Another CAPP ad

The Canadian Association of Petroleum Producers has restarted its campaign to green-wash the tar-sands. I will be failing in my duty if I do not comment on the latest ad.

The star is Chelsie Klasson, who works in community relations for Imperial Oil.  She beams from the page in a head and shoulder shot accompanied by the headline: ‘Every day I see the positive impact oil sands development is having on our communities’.  

She continues: ‘Working in community relations I get to see how tax dollars and royalty payments from oil sands development are making a difference. It’s funding hospitals, schools and social programs. I tell everyone I possibly can about how the oil sands are having a really positive impact on our communities.’

CAPP ad connoisseurs (we happy few) will notice the difference between this ad and the previous series.  Chelsie stands against a blurred background — though you can just read the word ‘hospital’.  Gone are the pristine lakes and woodland scenery, which were such inappropriate backdrops for justifying an industry which is transforming northern Alberta into Mordor. Does this represent a move by CAPP to meet its critics half-way? If only.

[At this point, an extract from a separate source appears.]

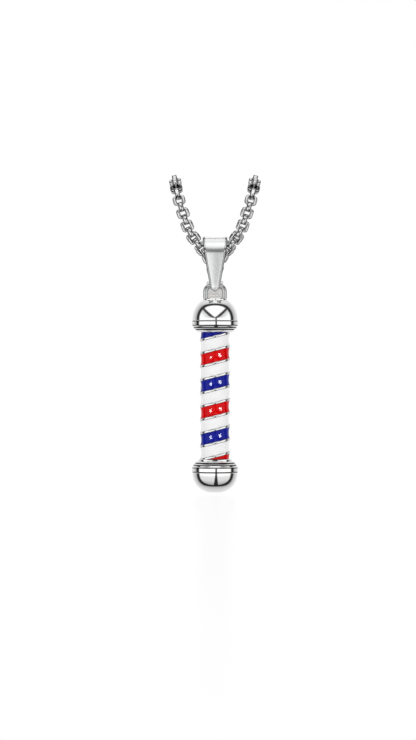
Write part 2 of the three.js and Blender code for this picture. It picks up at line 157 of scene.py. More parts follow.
def evenly(line, count):
    """count points at equal distances along a polyline, and its length."""
    marks = [0.0]
    for a, b in zip(line, line[1:]):
        marks.append(marks[-1] + (b - a).length)
    total, spaced, i = marks[-1], [], 0
    for n in range(count):
        want = total * n / (count - 1)
        while i < len(line) - 2 and marks[i + 1] < want:
            i += 1
        span = max(marks[i + 1] - marks[i], 1e-12)
        spaced.append(line[i].lerp(line[i + 1], min(1.0, (want - marks[i]) / span)))
    return spaced, total


def carried_frames(points, first_normal):
    """(tangent, normal, side) at each point, the normal carried along without twisting."""
    frames, normal = [], first_normal
    for i, p in enumerate(points):
        tangent = (points[min(i + 1, len(points) - 1)] - points[max(i - 1, 0)]).normalized()
        if frames:
            normal = frames[-1][0].rotation_difference(tangent) @ normal
        normal = (normal - tangent * normal.dot(tangent)).normalized()
        frames.append((tangent, normal, tangent.cross(normal)))
    return frames


def wire(points, radius, sides, first_normal, closed=False):
    """A round wire along points. An open one has flat ends."""
    verts, faces = [], []
    frames = carried_frames(points, first_normal)
    for p, (_, normal, side) in zip(points, frames):
        for j in range(sides):
            turn = 2 * math.pi * j / sides
            verts.append(p + (normal * math.cos(turn) + side * math.sin(turn)) * radius)
    rings = len(points)
    for i in range(rings if closed else rings - 1):
        a, b = i * sides, (i + 1) % rings * sides
        faces += [(a + j, a + (j + 1) % sides, b + (j + 1) % sides, b + j) for j in range(sides)]
    if not closed:
        faces.append(tuple(reversed(range(sides))))
        faces.append(tuple((rings - 1) * sides + j for j in range(sides)))
    return verts, faces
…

I cannot disagree with Chelsie that the profits from the tar-sands are providing jobs and having a short-term positive impact on public finances in Alberta, and the rest of Canada. Not everybody feels their community is benefiting, and as so often in Canada the losers are First Nations people,

Imperial Oil is a subsidiary of Exxon Mobil, the world’s largest company ‘able to determine America’s foreign policy and the fate of entire nations’. (Daily Telegraph). Chelsie might find that the residents of Chad would also disagree with her about the benefits of the company’s activities. Would you want to be the public face of this company?

Canada is not immune from the effects of climate change, but there is a facile fantasy here that the country will benefit, or at least adapt.  Canada may be losing its pine forests to red pine bark beetle; the prairies may become too subject to drought for agriculture, but elsewhere agricultural productivity will increase, new land will become cultivatable further north, and the melting ice means that the mineral riches of the Arctic can be exploited. However, all this depends on the rest of the world’s economy continuing to function in some fashion for Canada to trade with. It depends on Canada avoiding the effects of world conflict (which may become nuclear) over diminishing resources.

It also depends on climate change happening slowly enough for adaptation to take place, even though Canada is doing nothing to help slow the process down, and everything it can to make sure that there is no meaningful mitigation. The warming is accelerating. The arctic was forecast to be ice free by 2050.  The latest prediction is 2020.  At that point we lose the albedo effect of the ice cap  that reflects sunlight back into space, and methane is released from the melting tundra further speeding up warming, which may become unstoppable. The window of opportunity for Canadians to bask in the ‘positive impacts’ of the tar-sands industry is growing smaller. If Chelsie lives to old age, she will probably have witnessed the deaths of billions caused by climate change, and I predict that by then she will regret having been the public face of the tar-sands industry.